Husein Umar, a well-known Muslim preacher here, says that local people easily accepted the new religion because of the need to have trade with the Chinese. "While teaching the new religion, the Chinese traders bartered silk and other luxury goods with local commodities," Husein says.
University of Indonesia Political Science Professor Bachtiar Aly adds that traders "usually communicate easily ... with other people" and are good at convincing others, even of things that they personally believe in, "including religion".
Chinese merchant vessels began visiting islands that now belong to Indonesia some time between AD 250 and 400. But scholars figure that the Chinese Muslim traders were particularly busy preaching in Java and Sumatra during the 10th Century. Aly also says that Chinese Muslims traders were vital figures in Demak, which became the first Islamic sultanate in Java some time after the end of the Sriwijaya kingdom's hegemony in the 12th Century.
Chances are, however, that the Chinese influence on Indonesian culture would still be as evident even if there had been no Muslims among the Chinese traders. After all, Chinese ships kept landing on the many Indonesian islands for centuries before and after that period, mainly to trade. This is why the Chinese influences are strongest in the port cities, since these are also the places where the Chinese merchants settled and frequently married the local women.
Historians even say that Chinese Buddhists had a role in creating the kingdom of Sriwijaya - which happened to be Hindu - in the South Sumatran capital of Palembang. To this day, the Chinese touch can be seen in Palembang's distinct red-and-black lacquerware, furniture and containers for jewelry and betel nut.
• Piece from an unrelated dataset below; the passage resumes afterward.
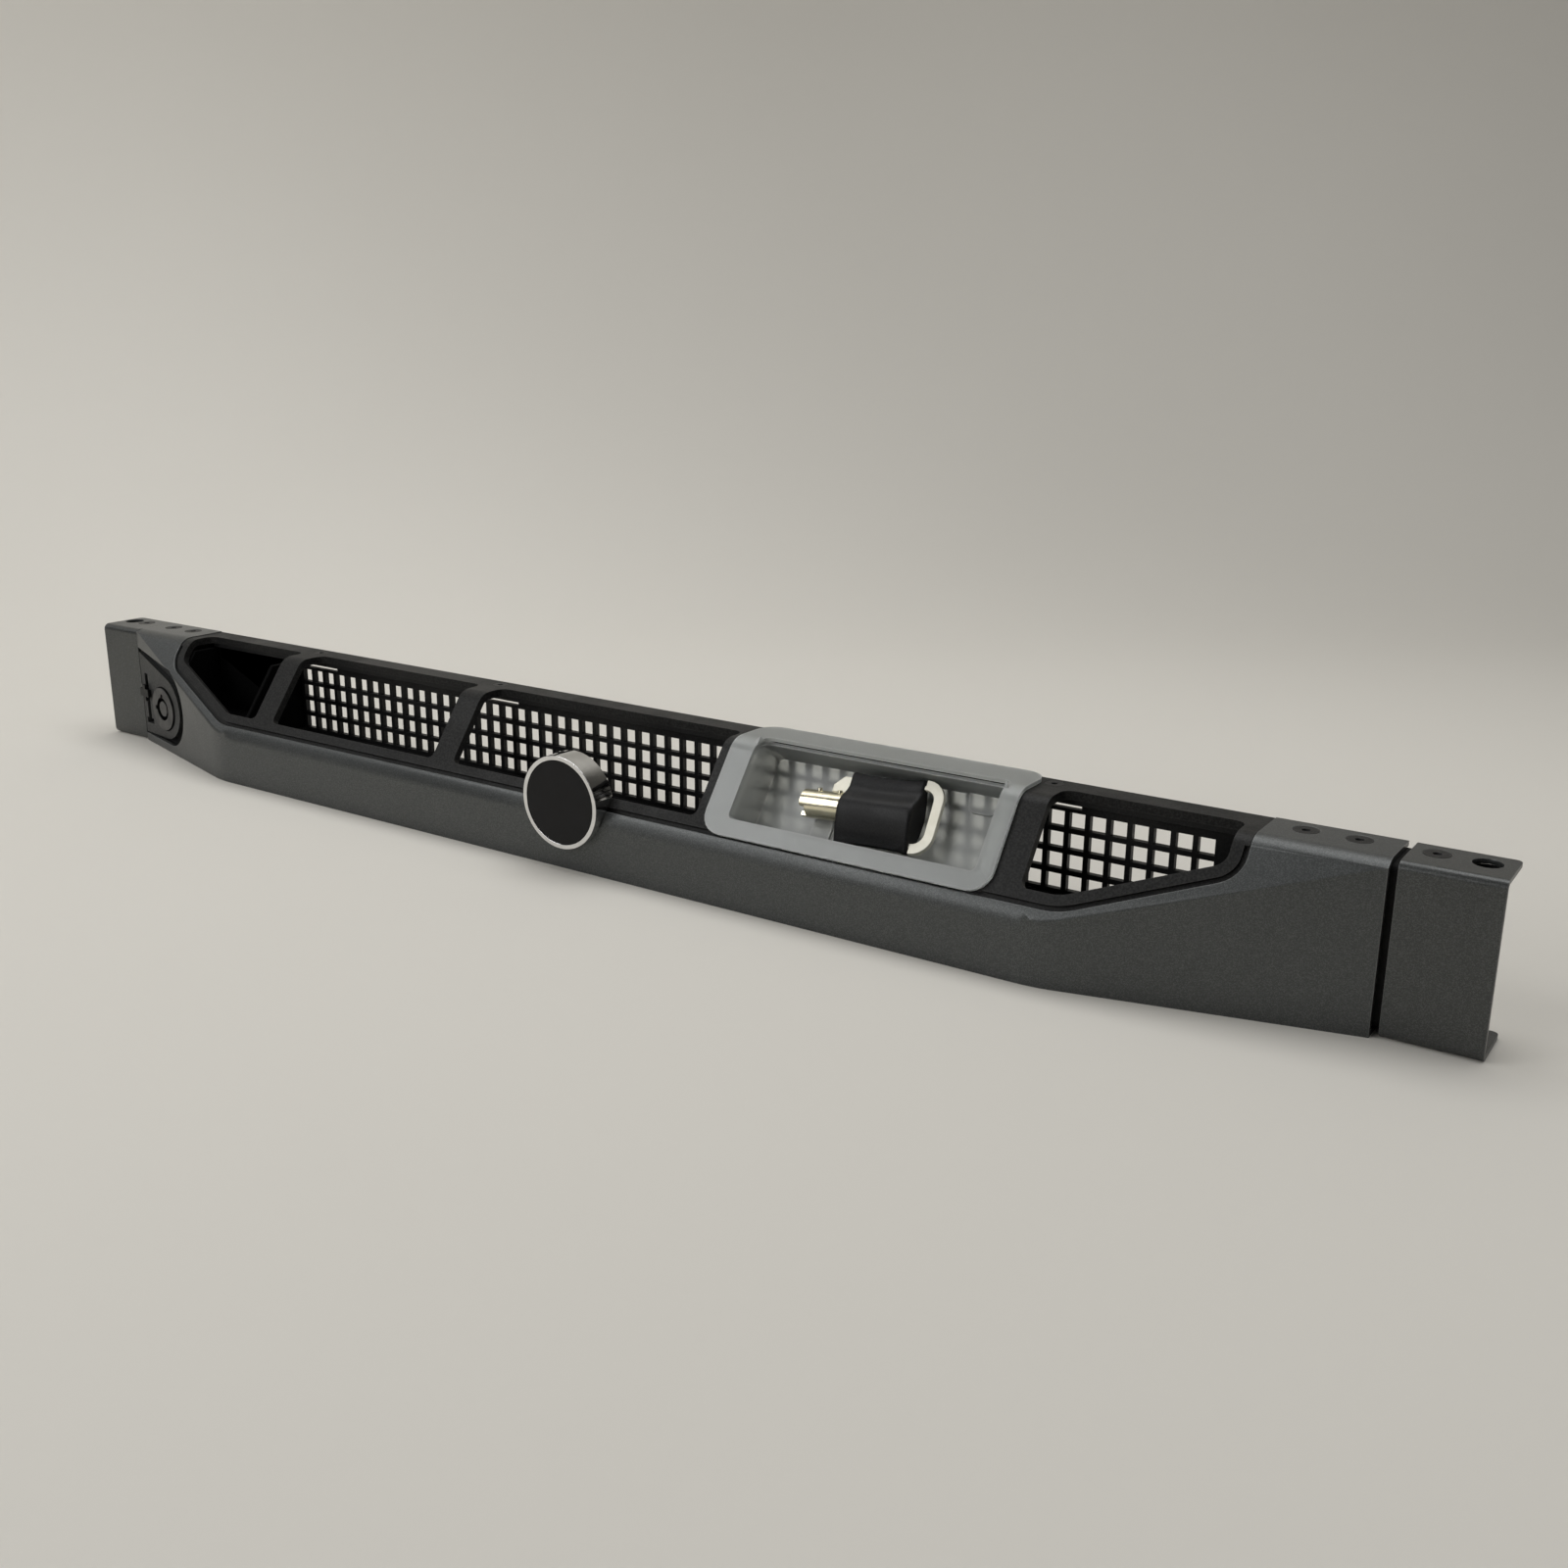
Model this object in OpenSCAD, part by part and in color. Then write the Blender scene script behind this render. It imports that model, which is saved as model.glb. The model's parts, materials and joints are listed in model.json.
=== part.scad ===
// Front bezel for a one-unit rack server.
// Millimetres. X runs to the right seen from the front, Y to the back, Z up.
// The origin is mid-length, at the front faces of the ears, on the bottom face.

/* [Overall size] */
// Length over both ears
overall_w = 482; // [470:1:500]
// Height over the painted sheet
bezel_h = 41; // [40.5:0.5:44]
// Distance from the ear fronts back to the rear edges
rear_depth = 16; // [16:0.5:19]
// Distance that the flat chin stands in front of the ears
chin_depth = 18.3; // [17.5:0.1:19.5]
// Thickness of the painted sheet
sheet = 1.2; // [1:0.1:1.5]

/* [Ears] */
// Length of the left ear
left_ear_w = 19.5; // [18:0.5:22]
// Length of the right ear
right_ear_w = 21.8; // [20:0.1:24]
// Open gap between the shell and the right ear
ear_gap = 1.7; // [1.5:0.1:4]
// Outside radius of the folds
fold_r = 2; // [1.6:0.2:3]
// Diameter of the clearance hole in each top flange
ear_hole_d = 6.3; // [5:0.1:7]
// Distance of the left hole from the outer end of its ear
left_hole_in = 4.2; // [4.2:0.1:7]
// Distance of the right hole from the outer end of its ear
right_hole_in = 6; // [4.2:0.1:7]

/* [Chin and slope] */
// Height of the crease along the flat chin
crease_z = 16.5; // [15:0.5:18]
// Angle of the sloping face above the crease
slope_angle = 53; // [52:0.5:54]
// Radius of the bend from the sloping face into the top
top_bend_r = 6; // [4:0.5:8]
// Angle of the left end of the chin, seen from above
chin_left_angle = 15.4; // [14.8:0.1:16]
// Angle of the right end of the chin, seen from above
chin_right_angle = 13.5; // [13:0.1:14.5]
// Radius between the flat chin and its angled ends
chin_blend_r = 40; // [20:5:60]

/* [Window frame] */
// Distance from the left end of the shell to the opening
opening_left_in = 27.5; // [26.5:0.5:29]
// Distance from the right end of the shell to the opening
opening_right_in = 29.5; // [29:0.5:32]
// Height of the opening's lower edge above the crease, along the slope
opening_rise = 3.2; // [2.8:0.2:4.4]
// Rise of the opening's cut corners for each millimetre of length
corner_rise = 0.44; // [0.4:0.01:0.48]
// Height of the cut corners along the slope
corner_h = 17; // [14:0.5:19]
// Width of the frame round the windows
border = 4.2; // [3.6:0.1:5]
// Thickness of the frame
frame_t = 2.3; // [1.8:0.1:2.6]
// Depth of the frame below the painted surface
frame_drop = 0.2; // [0.1:0.1:1]
// Width of the struts between the windows
strut_w = 8.6; // [8:0.1:10]
// Distance of the rail's front face from the ear fronts
rail_y = 9; // [8:0.5:10]

/* [Grille] */
// Spacing of the grille's holes
hole_pitch = 5.47; // [5:0.01:6]
// Width of each square hole
hole_w = 4.1; // [3.8:0.05:4.6]
// Number of rows of holes
hole_rows = 5; // [3:1:5]
// Thickness of the grille panel
panel_t = 1.7; // [1.2:0.1:2]

/* [Lock and latch] */
// Angle of the lock's seat, seen from above
seat_angle = 9.5; // [9:0.1:10]
// Diameter of the lock's face
lock_face_d = 15.6; // [14:0.2:16]
// Diameter of the lock's threaded body
lock_body_d = 12; // [11:0.5:12.5]
// Diameter of the lock's bore
lock_bore_d = 8.2; // [7.6:0.1:8.6]
// Width of the slot for the latch's finger tab
slot_w = 2.3; // [2:0.1:2.8]
// Travel of the release latch
latch_travel = 4; // [3:0.5:4.5]

/* [Badge] */
// Diameter of the badge
badge_d = 27; // [24:0.5:28]
// Distance of the badge's front from the chin
badge_proud = 2.7; // [2.2:0.1:3.5]
// Width of the bright rim round the badge's face
badge_rim = 1.3; // [1:0.1:2]

/* [Key and key holder] */
// Thickness of the moulded holder
holder_t = 1; // [0.8:0.1:1.2]
// Width of the holder's rim to the left of the pocket
holder_rim = 6.5; // [6:0.5:8]
// Width of the holder's rim to the right of the pocket
holder_rim_right = 3.9; // [3.5:0.1:5]
// Depth of the holder's pocket
pocket_depth = 11.5; // [11:0.5:12.5]
// Diameter of the key's tube
key_tube_d = 7.6; // [7:0.1:8]

/* [Fit] */
// Clearance between parts that are seated on each other
fit_gap = 0.1; // [0.05:0.01:0.15]
// Clearance round parts that slide or turn
run_gap = 0.3; // [0.2:0.05:0.35]
// Clearance between the frame and the edge of its opening
edge_gap = 0.25; // [0.15:0.05:0.3]

/* [Hidden] */
$fn = 48;

// Round stretches of an outline are drawn with this many steps.
arc_steps = 6;
// Cutting shapes reach this far past what they cut.
past = 1;

// Ends of the shell and of the ears.
x_left = -overall_w / 2;
x_right = overall_w / 2;
shell_x0 = x_left + left_ear_w;
shell_x1 = x_right - right_ear_w - ear_gap;
// Length of the slope, and where it would meet the top without the bend.
slope_s1 = (bezel_h - crease_z) / sin(slope_angle);
slope_y1 = (bezel_h - crease_z) / tan(slope_angle) - chin_depth;
// The right end of the chin stands this far in front of the ear.
chin_lip = 0.9;

// Opening of the shell for the window frame.
open_x0 = shell_x0 + opening_left_in;
open_x1 = shell_x1 - opening_right_in;
corner_run = corner_h / corner_rise;
open_corner_r = 8;
open_blend_r = 20;
// The opening is cut to this depth below the slope, and up past the top.
open_cut_depth = 16;
open_top = 60;
// The frame's hidden lip laps behind the painted sheet.
lip_w = 2.2;
lip_t = 1.2;
// A narrow ledge runs round the frame, below its face.
ledge_w = 1.1;
ledge_drop = 0.9;
ledge_s1 = slope_s1 - 2.7;
// Shares of the whole width at which the struts stand.
strut_x = [-0.28257, -0.11079, 0.09647, 0.27801] * overall_w;
window_r = 2;
rail_fillet_r = 3;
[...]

To be sure, the goods and crafts that the Chinese ships brought were so admired that local artisans soon tried to imitate them, or at least adopt and incorporate some of the designs in their handiwork. In Cirebon, West Java, for example, many of the designs on the Chinese ceramics and paintings brought to Java as trade items began to show up in the local palaces and mosques. Today, visitors can still find the gateway to the sultan's palace that is festooned with cloud, rock, garden and animal motifs common to Chinese crafts.
Ornamental Chinese plates are also embedded in the interior walls of the palaces and mosques in Cirebon, perhaps in an attempt to simulate the Moorish penchant for tiles. But Husein says this makes the architecture of Indonesian mosques distinct from that found elsewhere in the Muslim world. He also observes that in Java and Sumatra, many mosques even sport Chinese-inspired stupas as their towers, adding that Chinese temples themselves can be found in cities and small towns alike across Java and Sumatra.
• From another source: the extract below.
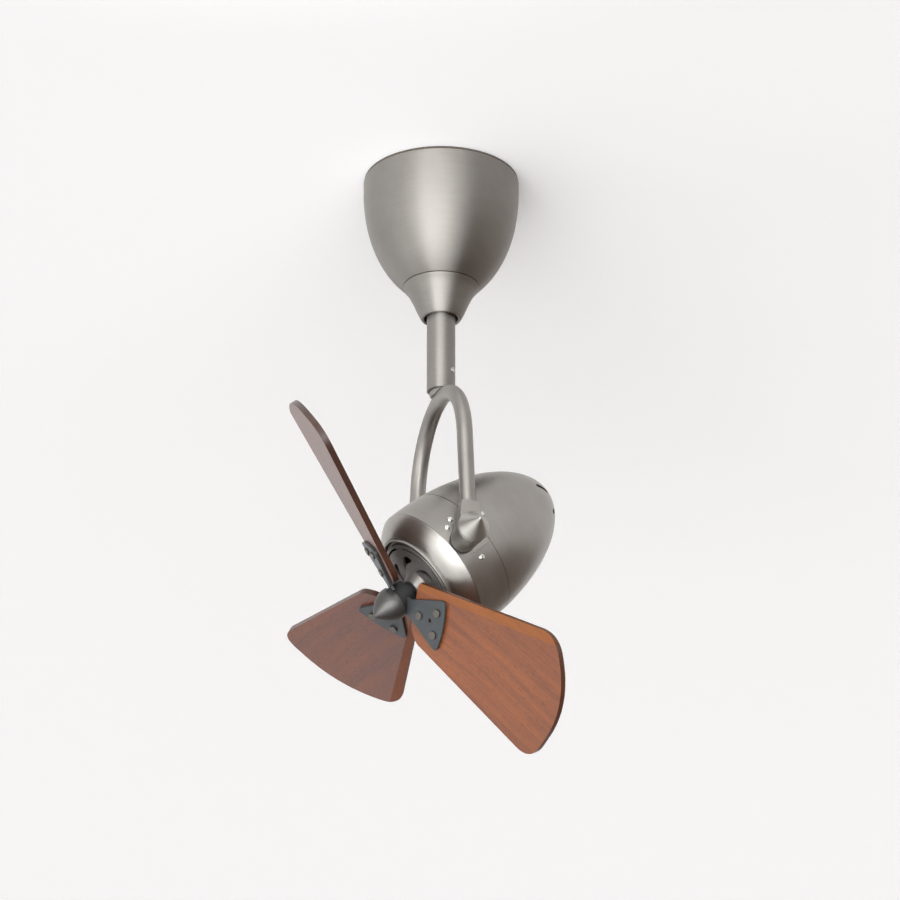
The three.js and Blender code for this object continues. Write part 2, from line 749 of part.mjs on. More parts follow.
function screwWays(names) {
  return names.flatMap((name) => {
    const [place, offset] = side_screw_places[name];
    return [0, Math.PI].map((turn) => {
      const [from, to] = [stator_radius - overrun, housing_radius + overrun];
      const way = disc(side_screw_radius + fit, from, to, screw_sides);
      return atSideScrew(way, place, offset).rotateZ(turn);
    });
  });
}

function sideScrew([place, offset]) {
  const seat = housingRadius(place) + fit;
  const body = turned([[0, seat - side_screw_length], [side_screw_radius, seat - side_screw_length],
    [side_screw_radius, seat], [side_screw_head, seat],
    [side_screw_head / 2, seat + side_screw_head_depth], [0, seat + side_screw_head_depth]], screw_sides);
  return atSideScrew(body, place, offset);
}

// Rotor
function bladeFrame(index) {
  const turn = new THREE.Matrix4().makeRotationZ(
    (blade_phase + blade_turns[index] + 120 * index) * degree);
  const pitch = new THREE.Matrix4().makeRotationX(blade_pitch * degree);
  return new THREE.Matrix4().makeTranslation(0, 0, blade_plane).multiply(turn).multiply(pitch);
}

function hub() {
  const bore = shaft_radius + fit;
  const rear = cover_boss_front + running_gap;
  const shoulder = blade_plane - hub_rear_stand;
  const body = turned([[bore, rear], [hub_neck_radius, rear], [hub_neck_radius, shoulder],
    [hub_radius, shoulder], [hub_radius, hub_front], [bore, hub_front], [bore, rear]], middle_sides);
  const half = iron_neck_half + fit;
  const slots = [0, 1, 2].map((index) => box(iron_inner - fit, hub_radius + overrun,
    -half, half, 0, iron_thickness + 2 * fit).applyMatrix4(bladeFrame(index)));
  return cut(body, ...slots);
}

function bladeIron() {
  const corner_place = iron_outer - iron_outer_bulge;
  const outline = rounded([
    [iron_inner, -iron_neck_half, 0], [iron_neck_end, -iron_neck_half, fit],
    [corner_place, -iron_outer_half, iron_corner_radius],
    [iron_outer, 0, iron_bulge_radius],
    [corner_place, iron_outer_half, iron_corner_radius],
    [iron_neck_end, iron_neck_half, fit], [iron_inner, iron_neck_half, 0]]);
  const body = plate(outline, fit, fit + iron_thickness);
  const through = (radius, x, y) => disc(radius, 0, iron_thickness + overrun, screw_sides).translate(x, y, 0);
  const ways = blade_screw_places.map(([x, y]) => through(blade_screw_radius + fit, x, y));
  return cut(body, ...ways, through(iron_hole_radius, iron_hole_place, 0));
}

// The blade's outline: +Y is the edge nearer the motor, -Y the one pitched forward
function bladeOutline() {
  const root = hub_radius + blade_root_gap;
  const root_corner = root + blade_root_slant;
  const bulge = blade_tip_radius - blade_tip_corner;
  return rounded([
    [root, -blade_root_nose_half, blade_root_corner_radius],
    [root_corner, -blade_root_half, blade_root_corner_radius],
    [blade_tip_corner, -blade_front_tip_half, blade_corner_radius],
    [blade_tip_radius + bulge / 2, 0, blade_rear_tip_half * blade_tip_round_share],
    [blade_tip_corner, blade_rear_tip_half, blade_corner_radius],
    [root, blade_root_rear_half, blade_root_rear_radius]]);
}

function blade() {
  const body = plate(bladeOutline(), -blade_thickness, 0, blade_curve_steps);
  const ways = blade_screw_places.map(([x, y]) => disc(blade_screw_radius + fit, -blade_thickness - overrun,
    overrun, screw_sides).translate(x, y, 0));
  return cut(body, ...ways);
}

function bladeScrew([x, y]) {
  const seat = iron_thickness + 2 * fit;
  const tip = -blade_thickness - blade_screw_tip;
  return turned([[0, tip], [blade_screw_radius, tip], [blade_screw_radius, seat], [blade_screw_head, seat],
    [blade_screw_head - blade_screw_chamfer, seat + blade_screw_head_depth],
    [0, seat + blade_screw_head_depth]], screw_sides).translate(x, y, 0);
}

function spinner() {
  const base = hub_front + fit;
  const bore = shaft_radius + fit;
  const outside = [];
  for (let i = 0; i < spinner_steps; i += 1) {
    const share = i / spinner_steps;
    const radius = spinner_radius * Math.pow(Math.cos(share * right_angle), spinner_power);
    outside.push([radius, base + spinner_length * share]);
  }
  outside.push([spinner_tip_radius, base + spinner_length - spinner_tip_radius / 2]);
  return turned([[bore, base], ...outside, [0, base + spinner_length],
    [0, shaft_front + fit], [bore, shaft_front + fit], [bore, base]], middle_sides);
}

// Assembly
const fan = new THREE.Group();

function addMount() {
  fan.add(piece('ceiling_bracket', ceilingBracket(), zinc));
  const gasket_radius = canopy_radius - gasket_step;
  const gasket = ring(gasket_radius, gasket_radius - gasket_width, -gasket_thickness, 0);
  fan.add(piece('canopy_gasket', gasket, rubber));
  fan.add(piece('canopy', canopy(), nickel));
  fan.add(piece('canopy_collar', collar(), nickel));
  [['canopy_screw_front', -1], ['canopy_screw_back', 1]].forEach(([name, side]) => {
    const screw = piece(name, canopyScrew(), zinc);
    screw.position.y = side * canopy_screw_place;
    fan.add(screw);
  });
  fan.add(piece('hanger_ball', hangerBall(), plastic));
  fan.add(piece('hanger_pin', hangerPin(), steel));
  fan.add(piece('downrod', downrod(), nickel));
  fan.add(piece('rod_set_screw', rodSetScrew(), zinc));
}

function addYoke() {
  fan.add(piece('yoke_stem', yokeStem(), nickel));
  fan.add(piece('yoke_tube', yokeTube(), nickel));
  [['near', 0], ['far', Math.PI]].forEach(([side, turn]) => {
    const end = new THREE.Group();
    end.position.z = -pivot_depth;
    end.rotation.z = turn;
    end.add(piece(`${side}_yoke_socket`, yokeBoss(), nickel));
    end.add(piece(`${side}_cone_cap`, coneCap(), nickel));
    end.add(piece(`${side}_pivot_bolt`, pivotBolt(), steel));
    end.add(piece(`${side}_pivot_washer`, pivotWasher(), steel));
    fan.add(end);
  });
}

function addHead(head) {
  head.add(piece('housing_front', housingFront(), nickel));
  head.add(piece('housing_rear', housingRear(), nickel));
  head.add(piece('front_bezel', frontBezel(), nickel));
  head.add(piece('front_cover', frontCover(), gunmetal));
  head.add(piece('stator_core', ring(stator_radius, stator_bore, stator_rear, stator_front), laminate));
  const winding = (start) => ring(stator_radius - winding_rim, stator_bore + winding_stand,
    start, start + winding_depth, middle_sides);
  head.add(piece('winding_front', winding(stator_front + fit), copper));
  head.add(piece('winding_rear', winding(stator_rear - fit - winding_depth), copper));
  head.add(piece('motor_rear_cover', rearCover(), diecast));
  head.add(piece('front_bearing', bearing(front_bearing_place), steel));
  head.add(piece('rear_bearing', bearing(rear_bearing_place), steel));
  head.add(piece('run_capacitor', capacitor(), plastic));
  [['near', 0], ['far', Math.PI]].forEach(([side, turn]) => {
    const wall = new THREE.Group();
    wall.rotation.z = turn;
    wall.add(piece(`${side}_pivot_plate`, pivotPlate(), steel));
    Object.entries(side_screw_places).forEach(([name, place]) => {
      wall.add(piece(`${side}_${name}_housing_screw`, sideScrew(place), zinc));
    });
    head.add(wall);
  });
}

function addRotor(head) {
  head.add(piece('motor_shaft', motorShaft(), steel));
  head.add(piece('rotor_core', ring(stator_bore - running_gap, shaft_radius + fit,
    stator_rear - rotor_overhang, stator_front + rotor_overhang, middle_sides), laminate));
  head.add(piece('hub', hub(), slate));
  head.add(piece('spinner', spinner(), slate));
  [3, 2, 1].forEach((number, index) => {
    const arm = new THREE.Group();
    arm.applyMatrix4(bladeFrame(index));
    arm.add(piece(`blade_iron_${number}`, bladeIron(), slate));
    arm.add(piece(`blade_${number}`, blade(), mahogany));
    blade_screw_places.forEach((place, i) => {
      arm.add(piece(`blade_${number}_screw_${i + 1}`, bladeScrew(place), slate));
    });
    head.add(arm);
  });
}

addMount();
addYoke();
const head = new THREE.Group();
head.position.z = -pivot_depth;
head.rotation.y = -(90 + head_tilt) * degree;
addHead(head);
addRotor(head);
fan.add(head);

export default fan;
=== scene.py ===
# Small directional ceiling fan: satin nickel canopy, downrod, yoke and motor head, three wooden blades.
# Metres, +Z up. The origin is the centre of the face that meets the ceiling.
import math

import bpy
from mathutils import Matrix, Vector


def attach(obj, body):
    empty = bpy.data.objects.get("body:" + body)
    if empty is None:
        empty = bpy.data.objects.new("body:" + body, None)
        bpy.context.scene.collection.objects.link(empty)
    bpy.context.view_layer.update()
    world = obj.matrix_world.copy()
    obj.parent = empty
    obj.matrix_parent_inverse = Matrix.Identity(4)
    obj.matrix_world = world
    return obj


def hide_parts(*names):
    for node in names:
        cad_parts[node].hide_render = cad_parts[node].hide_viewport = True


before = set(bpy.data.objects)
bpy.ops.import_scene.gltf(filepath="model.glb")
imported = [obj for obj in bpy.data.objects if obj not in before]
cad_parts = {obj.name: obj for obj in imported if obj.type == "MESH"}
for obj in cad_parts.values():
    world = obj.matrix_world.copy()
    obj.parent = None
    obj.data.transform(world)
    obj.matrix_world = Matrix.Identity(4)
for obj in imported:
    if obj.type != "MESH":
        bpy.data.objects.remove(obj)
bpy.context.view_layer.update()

# Units, clearances and counts
mm = 0.001
fit = 0.3 * mm
merge_reach = 0.005 * mm
tool_overrun = 3 * mm
round_sides = 128
middle_sides = 64
small_sides = 32
corner_steps = 8
smooth_angle = math.radians(38)
corner_share = 0.45
edge_steps = 4

# Edge roundings, from the crispest to the softest
crisp_edge = 0.3 * mm
small_edge = 0.35 * mm
plate_edge = 0.4 * mm
bezel_edge = 0.45 * mm
usual_edge = 0.5 * mm
soft_edge = 0.6 * mm
cast_edge = 0.8 * mm

# Ceiling, canopy and collar
gasket_radius = 69.5 * mm
gasket_width = 4 * mm
gasket_thickness = 2 * mm
canopy_radius = 70 * mm
canopy_depth = 106 * mm
canopy_skirt = 12 * mm
canopy_neck_radius = 34 * mm
canopy_wall = 1.6 * mm
canopy_opening = 18 * mm
canopy_pulls = ((0.829, 0.802), (1, 0.472))
collar_length = 31 * mm
collar_joint = 0.8 * mm
collar_opening = 15.3 * mm
collar_end_radius = 17.6 * mm
collar_wall = 1.4 * mm
collar_shares = ((0, 1), (0.17, 0.84), (0.44, 0.5), (0.73, 0.19), (1, 0))

# Hanger ball, downrod and set screw
ball_radius = 24 * mm
ball_depth = 84 * mm
ball_top_cut = 15 * mm
ball_bottom_cut = 17 * mm
rod_radius = 12.7 * mm
rod_wall = 2.2 * mm
rod_top_depth = 64 * mm
rod_bottom_depth = 209 * mm
set_screw_rise = 18 * mm
set_screw_radius = 2.2 * mm
set_screw_azimuth = -54
set_screw_stand = 0.8 * mm
set_screw_socket = 1.1 * mm
set_screw_socket_depth = 1.5 * mm

# Yoke
stem_length = 44 * mm
stem_bore = 4 * mm
stem_drop = 5.5 * mm
stem_chamfer = 1 * mm
stem_groove_depth = 1.8 * mm
tube_radius = 7 * mm
bend_radius = 71 * mm
splay = 7
pivot_depth = 378 * mm
boss_radius = 13.7 * mm
boss_root_radius = 10.8 * mm
boss_chamfer = 0.8 * mm
boss_inner = 63.8 * mm
sleeve_wall = 1.1 * mm
sleeve_rise = 29 * mm
sleeve_seat_rise = 16.5 * mm
boss_reach = 12.3 * mm
fairing_rise = 27 * mm
fairing_half = 8.2 * mm
fairing_base_half = 10.5 * mm
fairing_depth = 12.3 * mm
fairing_corner_radius = 2.5 * mm
cap_rim = 1.6 * mm
cap_height = 21 * mm
cap_tip_radius = 1.4 * mm
washer_radius = 11.2 * mm
washer_thickness = 1.1 * mm
bolt_radius = 4 * mm
socket_voxel = 0.32 * mm
socket_smoothing = 3

# Motor head, along its own axis from the pivot, forwards
head_tilt = 41.5
housing_radius = 62 * mm
housing_wide_place = -2 * mm
housing_nose_length = 124 * mm
housing_wall = 2.2 * mm
housing_seam = -23 * mm
pad_radius = 10.6 * mm
land_half_width = 13.8 * mm
land_rear = -20.5 * mm
land_front = -2 * mm
land_root = 58.6 * mm
land_drop = 0.8 * mm
land_corner_radius = 1.5 * mm
bezel_start = 11.3 * mm
bezel_step = 1.5 * mm
bezel_end = 25.2 * mm
bezel_pulls = ((0.79, 0.4), (0.36, 0.83))
lip_radius = 45.1 * mm
lip_width = 1.5 * mm
lip_front = 28.4 * mm
lip_groove = 24.4 * mm
vent_ring_radius = 26.5 * mm
vent_width = 3.8 * mm
vent_length = 14 * mm
vent_slant = 45
vent_depth_share = 0.8
vent_corner_share = 0.95
vent_angles = (-89, -141, 89, 141)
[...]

Chinese motifs can also be seen at many mosques in the West Java town of Banten and the East Java towns of Demak, Kudus and Jepara. In the north Java coastal town of Tuban, the use of red and gold in the intricate woodwork that the place is known for is attributed to the Chinese as well, as are many of the designs used by local craftsmen.
But the Chinese influence extended beyond the arts, with the traders introducing several customs, including the use of firecrackers during communal celebrations. In the suburbs of Jakarta, for example, firecrackers usually welcome a newly married couple into their brightly lit home as attendants recite passages from the Koran.
Husein also says that in the South Kalimantan capital of Banjarmasin on the island of Borneo, the bride and groom wear "Chinese-like clothes" as they are encircled by people reciting verses from the Koran.
The irony, however, is that the descendants who brought all these to Indonesia have not managed to be as welcome.
Historians say that the local resentment toward the ethnic Chinese began some time during the Dutch colonial era, when the latter were often the merchant middlemen. The Chinese-Indonesians again became the target of local ire right after the Sukarno era, largely because they were perceived to be siding with the Indonesian Communist Party that was believed to have plotted to take over the government.
The government of strongman Suharto, who succeeded Sukarno, suppressed Chinese-Indonesian customs and practices as a result. But rich ethnic-Chinese businessmen were nevertheless perceived to be favored by the Suharto administration.
Shortly before Suharto stepped down in May 1998, Chinese-Indonesians, who make up some 3 percent of the country's 210 million population, found themselves at the receiving end of many acts of violence, including the razing of many of their homes and stores, as well as physical abuse.